Education is evolving fast. Technological shifts, changing student expectations, and global disruptions have pushed institutions to adopt flexible learning tools faster than ever. In this new reality, lecture capture has gone from a bonus feature to a foundational necessity.
And the numbers back it up: 68% of students now prefer courses that offer on-demand lecture videos. That demand reflects a broader shift today's learners include working adults, parents, and students managing complex lives. Institutions that can't meet this expectation risk falling behind in enrollment and retention.
But it's not just about preference. Lecture capture makes classrooms more resilient. Whether it's a sick instructor, a weather shutdown, or a full campus closure, having recorded content allows learning to continue without disruption. The ability to shift between in-person, hybrid, and online modes has become critical for modern education.

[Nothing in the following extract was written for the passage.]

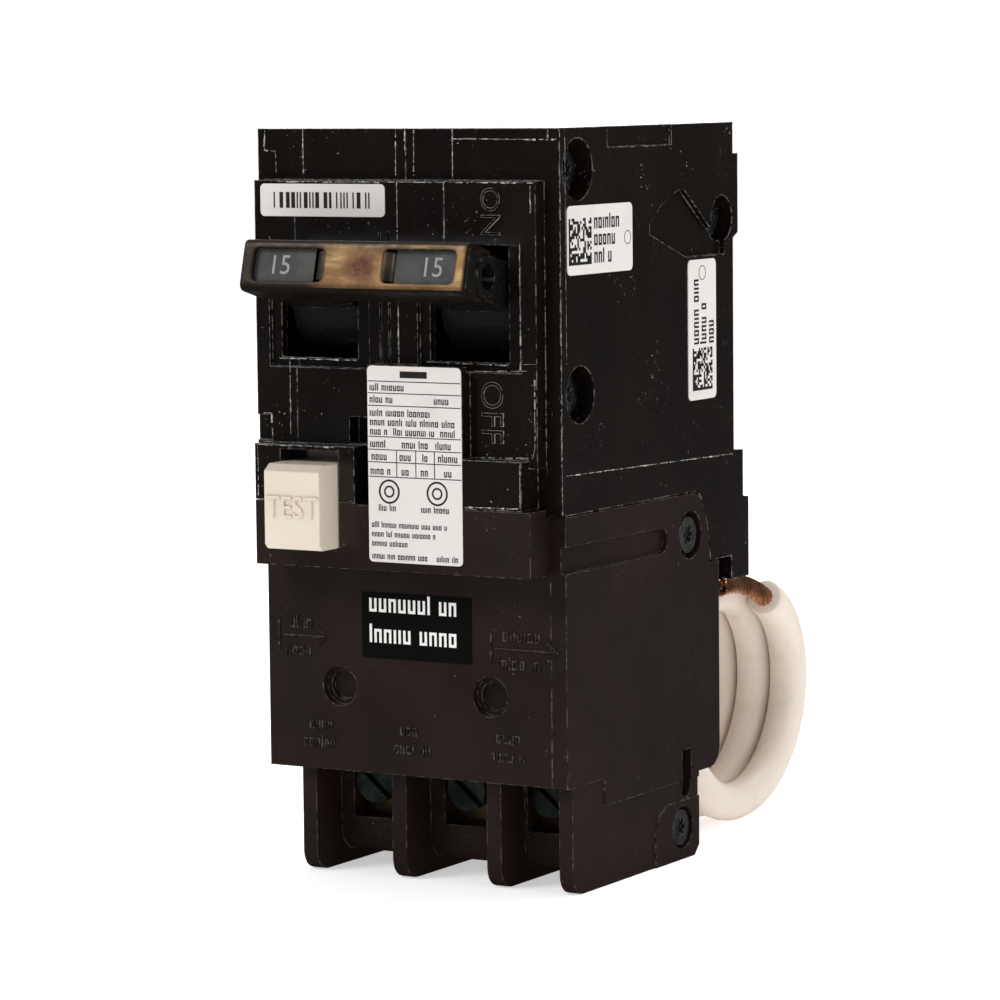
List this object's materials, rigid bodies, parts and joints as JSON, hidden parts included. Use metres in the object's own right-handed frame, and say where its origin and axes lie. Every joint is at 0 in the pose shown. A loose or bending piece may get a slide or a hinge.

Above all, lecture capture supports what education is meant to do: expand access to knowledge. It breaks down barriers of time, place, and pace — making learning more inclusive and more available to more people.
As the line between "traditional" and "technology-enhanced" learning continues to blur, lecture capture stands out as the connective tissue. Students now expect fluid transitions between physical classrooms and digital access and institutions must be ready to deliver both.
Investing in lecture capture is about staying current and future-proofing. Institutions that embrace this shift today are building the infrastructure for a more adaptable, inclusive, and student-centered educational model that will define learning for years to come.